The daily behavior of those buying and selling in the markets resembles a cat on a hot tin roof. They can't decide whether to buy on the rumor, sell on the news, do both or do neither depending upon which way the wind is blowing. Too much testosterone running lose on Wall St.



Let me add a slightly different twist: Whether or not tracking polls and the stock market are similar, stock market fluctuations are treated as vox populi by the news media. As they report on presidential speeches, policy initiatives, etc, particularly those related to the economy, they inevitably gauge market reaction.

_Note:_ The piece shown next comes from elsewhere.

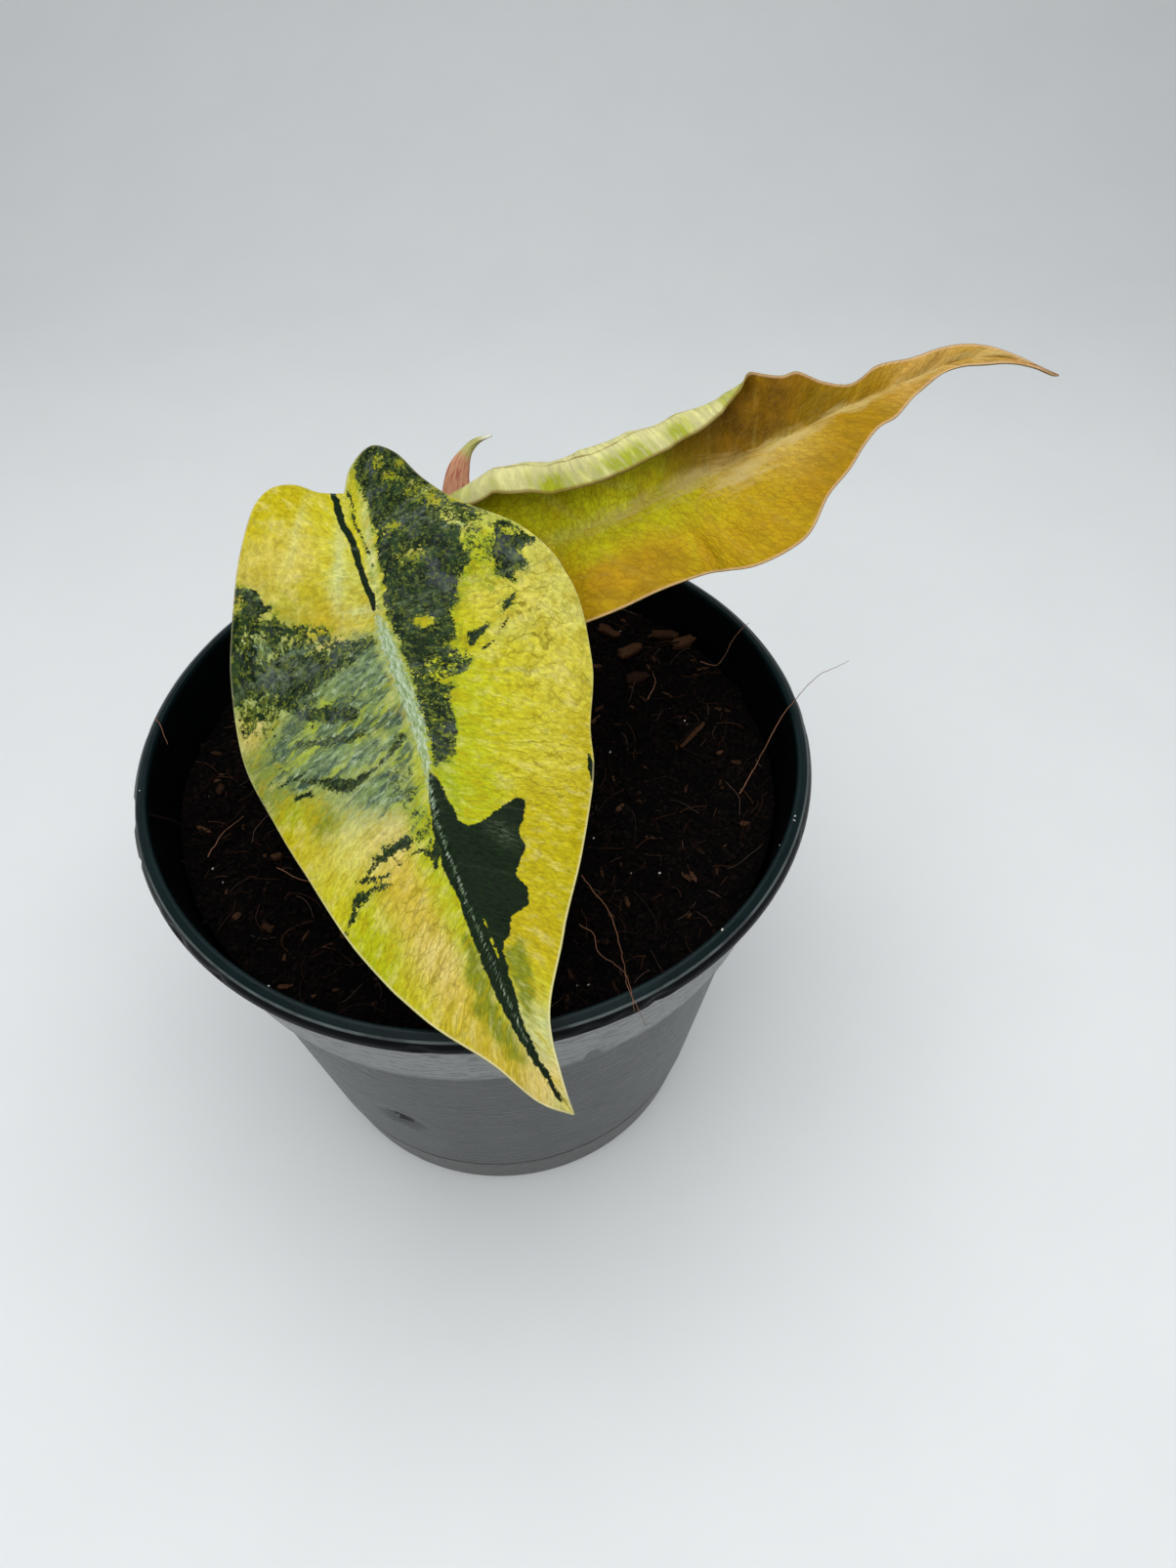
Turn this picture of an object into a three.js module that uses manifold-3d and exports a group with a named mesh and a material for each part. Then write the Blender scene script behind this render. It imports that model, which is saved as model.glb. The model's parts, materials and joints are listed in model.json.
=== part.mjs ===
// A young variegated alocasia in a 12 cm nursery pot: two peltate leaves on their stalks, a papery
// sheath leaf, the stem base they rise from, the potting mix and the pot.
// Millimetres, +Z up. The origin is the centre of the pot's underside, and -Y is the plant's front.
import * as THREE from "three";
import { mergeVertices } from "three/addons/utils/BufferGeometryUtils.js";
import Module from "manifold-3d";

const wasm = await Module();
wasm.setup();

// Clearance between pieces that touch on the real plant.
const GAP = 0.3;

// The pot: radii and heights of its turned wall.
const POT = {
  height: 98,
  lipRadius: 60,
  lipTopOuter: 58.7,
  lipTopInner: 56.4,
  lipEdgeHeight: 95.4,
  lipUndersideHeight: 94.2,
  creaseRadius: 55,
  creaseHeight: 94.5,
  collarTopRadius: 56.6,
  collarBottomRadius: 54.2,
  collarBottomHeight: 75,
  bodyTopRadius: 52.6,
  ringTopRadius: 44.2,
  ringTopHeight: 13.5,
  ringStep: 0.5,
  baseRadius: 41.8,
  baseRounding: 0.9,
  edgeRounding: 0.5,
  wall: 1.1,
  floor: 1.4,
  segments: 48,
};
const DRAIN = { count: 6, radius: 3.5, ringRadius: 30, segments: 12 };

// The potting mix: its level under the rim, its lumps, and the chips and crumbs in its surface.
const SOIL = {
  level: 86.5,
  edgeRadius: 53.5,
  stepRise: 1.6,
  lump: 0.7,
  segments: 32,
  ringStep: 6,
  chips: 18,
  crumbs: 36,
  scatterRadius: 49,
  clearRadius: 13,
  pieceSize: { chip: [3, 7], crumb: [2.6, 4.4] },
  chipWidth: 2.4,
  chipDepth: 2,
  crumbStretch: 1.3,
  tilt: 0.5,
  seed: 41,
};

// The stem base, turned about its own upright axis.
const CORM = {
  x: 0.8,
  y: 8,
  profile: [[0, 68], [4.6, 69], [7.2, 75], [8.2, 82], [7.9, 86], [6.4, 88.8], [3.2, 90.2], [0, 90.6]],
  segments: 24,
};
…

It has the advantage of being quantitative and immediate, and - with many of us tied in through various retirement plans - highly relevant to large numbers of Americans. The question I think we should ask is whether the market SHOULD be able to serve as a referendum on presidential decision-making. And - if it does - does responsiveness to stock market fluctuation lead to better (or worse)long-term policy decisions. The downward trend may reflect a negative evaluation of Obama's policies OR the very real market failure that preceded his administration.



First, let me echo the observation that stocks have fallen since 2007, but were not taken as a Bush Administration negative report card in the main stream media at the time. Second, look at the Dow Jones in 1981 and 2001. If I recall correctly, you will see that Reagan and Bush 43 were doing about as badly as Obama on the stock market chart report card at this point in their first terms. I also find it interesting that the best period in stock market history came under President Clinton, but none of the commentators touting the stock market indexes as the presidential report card now gave Clinton any credit whatsoever at that time nor give him any credit now.